The bottom goes on. All the timber framing is minimal. It is also possible to use epoxy fillets for join up the hull panels – this means that the only solid timber gluing structure is for the deck. This photo is our third group build of 10 boats in the southernmost city of Davao, Philippines.
Oz Goose Basic Hull images without decks
This is just after the boat goes 3D – Centrecase and mast support structure is not added yet.
Mast step, mast partner and centrecase structure are added to the Oz Goose plywood sailing dinghy
These are major structural components taking the main sailing loads. The aim is to get the loads into the plywood structure. The framing can be quite minimal.
The centreboard case is the seat structure in the middle of the boat. The centreboard is like a wing in the water which pushes down through the slot to stop the boat from sailing sideways. With that option removed the boat will sail forwards. There are a couple of differences with the drawing. The front support is continuous right across the boat. There is a notch cut in the front top of the centrecase to allow that to happen.
The mast partner is the upper part that transfers mast loads into the deck. The mast step is in the bottom of the boat and locates the base of the mast.
A clearer view of the partner and step after the seat top is fitted. Continued assembly of a plywood sailing dinghy.
The front mast hole in the deck is for the full size rigs – the standard 80sq ft lug (available from Duckworks made by our Really Simple Sails) or the 82sq ft homemade triangular sail.
The back mast hole is for a Junior rig or to allow taller sail options. If using one of the two inexpensive standard sails you don’t really need the back hole. So after the deck plywood is added only the front hole is cut out in most cases.
Decks are fitted. to the Oz Goose sailing Dinghy.
The decks don’t just keep the water out. They distribute the high loads of the centreboard and mast into the rest of the boat. The twin airboxes down each side make the boat virtually unsinkable as well as being massive beams to prevent the boat from twisting under sailing loads.
The mast is added to the simple OzGoose hull and it starts to look ready to sail
Next we focus on some other useful building details – but this is how the full sailing package starts to look with rudder and centreboard in place.
Rudderbox and Tiller for Oz Goose and many other sailing dinghies
Amongst racing boats who are interested in accurate steering and robust rudder setups the traditional swinging rudder is just about dead. The rudderbox we use keeps the blade vertical for light steering with the rudder at any level.
anyone who has tried to sail with a swinging rudder even a little bit swung back knows how much load you have to fight – not an issue with this setup. Which is why performance boats have almost entirely moved away from swinging rudders.
The steering forces for the Goose type rudder are fingertip light whatever depth the blade is set to and whatever the boat is doing.
The rudderblade will still knock back and sometimes a bit up if it hits something. When you pass over the obstacle the rudderblade will pop back down again. The rudderbox it open backed and the rudder retained with shockcord/bungey which pulls the blade forward.
The bolts shown in this drawing are ESSENTIAL. In particular the one through the tiller/rudderbox juncture. Forget that and the rudderbox will break on the first outing.

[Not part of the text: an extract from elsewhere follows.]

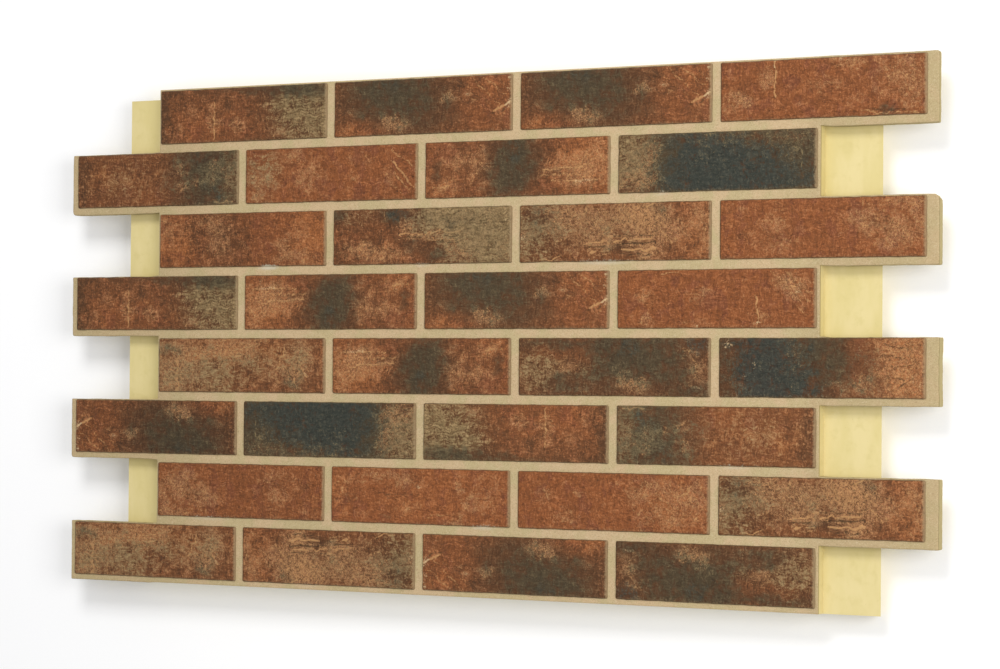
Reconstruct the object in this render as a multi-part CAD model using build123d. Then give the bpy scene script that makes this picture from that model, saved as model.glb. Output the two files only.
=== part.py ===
from build123d import *
import os

# Insulated facade panel lying on its back: rows of fired brick slips, bedded in a toothed foam
# facing with sanded joints, on a foam plate. X runs along the courses, Y up the wall and Z out of
# the wall. The origin is the middle of the length and height of the plate, on its back.

# Bond
slip_length = 245.0
slip_height = 65.0
slip_thickness = 8.0
joint = 10.0  # between neighbouring slips, both ways
courses = 8
slips_per_course = 4
bond_shift = 127.5  # every second course starts this much further left
slip_arris = 1.2  # soft edge round the face of a slip

# Keying grooves that run along the back of a slip
groove_count = 5
groove_edge = 5.25  # solid back left between the outer grooves and the edges of the slip
groove_share = 0.54  # part of the spacing that a groove's floor takes
groove_depth = 1.2
groove_flank_angle = 60.0  # the mouth is narrower than the floor, so that the foam is keyed in

# Depths, from the back of the panel to its face
plate_depth = 26.0
facing_depth = 12.0  # from the front of the plate to the surface of the joints
slip_relief = 2.0  # by which the slips stand proud of the joints
grout_depth = 2.5
grout_wrap = 2.0  # sanded skin round the free sides of a tooth

# Lips of the facing round the slips
lip_above = 1.5
lip_below_tooth = 7.5
lip_below_panel = 5.8
tooth_lip_right = 11.5
tooth_lip_left = 7.0
notch_lip_right = 3.0
notch_lip_left = 2.0
tooth_corner = 2.5

# Plate
ledge_left = 52.5  # plate that shows in the notches at the left
ledge_right = 68.0
plate_drop = 10.8  # the top of the plate lies this far below the top of the facing
end_bevel = 15.0  # by which each end of the plate runs back from front to back

# Worked out from the above
pitch_x = slip_length + joint
pitch_y = slip_height + joint
course_length = slips_per_course * pitch_x - joint
closed_length = notch_lip_left + course_length - bond_shift + notch_lip_right  # between notches
plate_length = ledge_left + closed_length + ledge_right
wall_left = ledge_left - plate_length / 2
wall_right = wall_left + closed_length
plain_left = wall_left + notch_lip_left  # left end of the slips in an unshifted course
facing_height = lip_above + courses * pitch_y - joint + lip_below_panel
plate_height = facing_height - plate_drop
facing_bottom = -plate_height / 2
facing_top = facing_bottom + facing_height
groove_pitch = (slip_height - 2 * groove_edge) / (groove_count - 1 + groove_share)
groove_floor = groove_share * groove_pitch
joint_level = plate_depth + facing_depth
slip_back = joint_level + slip_relief - slip_thickness


def is_shifted(course):
    return course % 2 == 0


def course_left(course):
    if is_shifted(course):
        return plain_left - bond_shift
    return plain_left


def course_bottom(course):
    # Courses are counted from the top
    return facing_top - lip_above - course * pitch_y + joint


def block(left, right, bottom, top):
    # Plan rectangle between two x and two y values
    return Pos((left + right) / 2, (bottom + top) / 2) * Rectangle(right - left, top - bottom)


def make_slip():
    # One slip, from its left end at x = 0 and its lower edge at y = 0, with its back at z = 0
    middle = Pos(slip_height / 2, 0)
    section = middle * Rectangle(slip_height, slip_thickness, align=(Align.CENTER, Align.MIN))
    for place in GridLocations(groove_pitch, 0, groove_count, 1):
        groove = Trapezoid(groove_floor, groove_depth, groove_flank_angle, rotation=180)
        section -= middle * place * Pos(0, groove_depth / 2) * groove
    body = extrude(Plane.YZ * section, slip_length)
    return fillet(body.edges().group_by(Axis.Z)[-1], slip_arris)


def place_slip(slip, course, column):
    left = course_left(course) + (column - 1) * pitch_x
    return Pos(left, course_bottom(course), slip_back) * slip


def tooth_plan(course, inset):
    # Plan of the tooth at the free end of a course, drawn in on its three free sides
    bottom = max(course_bottom(course) - lip_below_tooth, facing_bottom) + inset
    top = course_bottom(course) + slip_height + lip_above - inset
    if is_shifted(course):
        free_end = course_left(course) - tooth_lip_left + inset
        plan = block(free_end, wall_left, bottom, top)
        corners = plan.vertices().group_by(Axis.X)[0]
    else:
        free_end = course_left(course) + course_length + tooth_lip_right - inset
        plan = block(wall_right, free_end, bottom, top)
        corners = plan.vertices().group_by(Axis.X)[-1]
    return fillet(corners, tooth_corner - inset / 2)


def facing_plan(inset):
    # Plan of the whole toothed facing, with the teeth drawn in
    plan = block(wall_left, wall_right, facing_bottom, facing_top)
    for course in range(1, courses + 1):
        plan += tooth_plan(course, inset)
    return plan


def make_plate():
    # Plate whose two ends run back towards the wall
    front = plate_length / 2
    back = front - end_bevel
    outline = Polyline((-back, 0), (back, 0), (front, plate_depth), (-front, plate_depth), close=True)
    return extrude(Plane.XZ * make_face(outline), plate_height / 2, both=True)


slip = make_slip()
slips = {}
for course in range(1, courses + 1):
    for column in range(1, slips_per_course + 1):
        slips[f"slip_r{course}_c{column}"] = place_slip(slip, course, column)
pockets = list(slips.values())

foam_depth = facing_depth - grout_depth
foam_facing = Pos(0, 0, plate_depth) * extrude(facing_plan(grout_wrap), foam_depth)
foam_core = make_plate() + foam_facing - pockets

whole_facing = Pos(0, 0, plate_depth) * extrude(facing_plan(0), facing_depth)
joint_grout = whole_facing - foam_facing - pockets

nodes = {"foam_core": foam_core, "joint_grout": joint_grout, **slips}
os.makedirs("parts", exist_ok=True)
for name, solid in nodes.items():
    export_step(solid, f"parts/{name}.step")
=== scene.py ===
import math

import bmesh
import bpy
import numpy as np
from mathutils import Matrix, Vector, noise


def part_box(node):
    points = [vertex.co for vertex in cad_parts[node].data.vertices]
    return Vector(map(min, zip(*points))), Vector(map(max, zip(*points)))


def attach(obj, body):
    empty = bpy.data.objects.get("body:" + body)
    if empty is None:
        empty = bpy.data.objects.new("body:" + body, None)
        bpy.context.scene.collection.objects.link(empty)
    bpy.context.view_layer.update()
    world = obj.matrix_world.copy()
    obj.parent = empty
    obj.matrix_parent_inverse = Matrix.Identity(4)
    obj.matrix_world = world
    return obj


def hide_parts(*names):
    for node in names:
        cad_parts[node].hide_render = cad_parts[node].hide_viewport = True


# Looks of the insulated facade panel: glazed slips, sanded joints and the foam behind them.
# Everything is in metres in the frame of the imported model: X along the courses, Y up the wall.

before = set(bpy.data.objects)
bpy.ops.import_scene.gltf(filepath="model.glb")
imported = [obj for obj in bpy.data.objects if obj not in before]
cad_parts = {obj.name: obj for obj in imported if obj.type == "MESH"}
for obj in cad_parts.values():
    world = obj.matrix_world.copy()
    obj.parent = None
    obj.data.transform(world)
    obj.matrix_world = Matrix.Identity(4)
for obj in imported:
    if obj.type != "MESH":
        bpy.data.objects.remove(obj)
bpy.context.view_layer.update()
mm = 0.001
courses = 8
slipsPerCourse = 4
paintShare = 0.76  # the studio light turns the floor white, so the paints are this much darker


def asLinear(red, green, blue, share=paintShare):
    # a colour as it is read off a screen, 0 to 255, turned into the shader's linear numbers
    steps = [value / 255 for value in (red, green, blue)]
    return [share * (s / 12.92 if s <= 0.04045 else ((s + 0.055) / 1.055) ** 2.4) for s in steps] + [1.0]


def feed(tree, socket, value):
    if isinstance(value, bpy.types.NodeSocket):
        tree.links.new(value, socket)
    elif value is not None:
        socket.default_value = value


def addNode(tree, kind, inputs=None, **settings):
    made = tree.nodes.new(kind)
    for name, value in settings.items():
        setattr(made, name, value)
    for name, value in (inputs or {}).items():
        feed(tree, made.inputs[name], value)
    return made


def calc(tree, operation, first, second=None, third=None):
    made = addNode(tree, "ShaderNodeMath", operation=operation)
    for socket, value in zip(made.inputs, (first, second, third)):
        feed(tree, socket, value)
    return made.outputs[0]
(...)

One more recent mod is that we add another through bolt through the front end of the lower timber stiffener.
We also like to use a continuous pin for the rudder pivot/attachment. Less likely to fall off the boat and much stronger because of distributed loads. Normally a 1/4″ or 6mm pin.
Centreboard and rudder are simplified shape created by Aerodynamicist Neil Pollock
This is a neat method using two simple templates. The foil will sit flat on the table while being shaped allowing greater accuracy. Some taper is easy to organise too.
I have a contrarian view about foil shape. There have been boats win national championships for long periods using Laminar Flow sections where the boat speed and chord of the foil are far too low to hit the Reynold’s numbers where those shapes have lower drag.
I strongly suspect that accuracy of section is much more important than the section chosen. These home made foils are far more accurate than most manufactured foils and take just a day to knock out. Accurate sections add about 10 percent to upwind VMG compared to something that looks right but is not made with templates.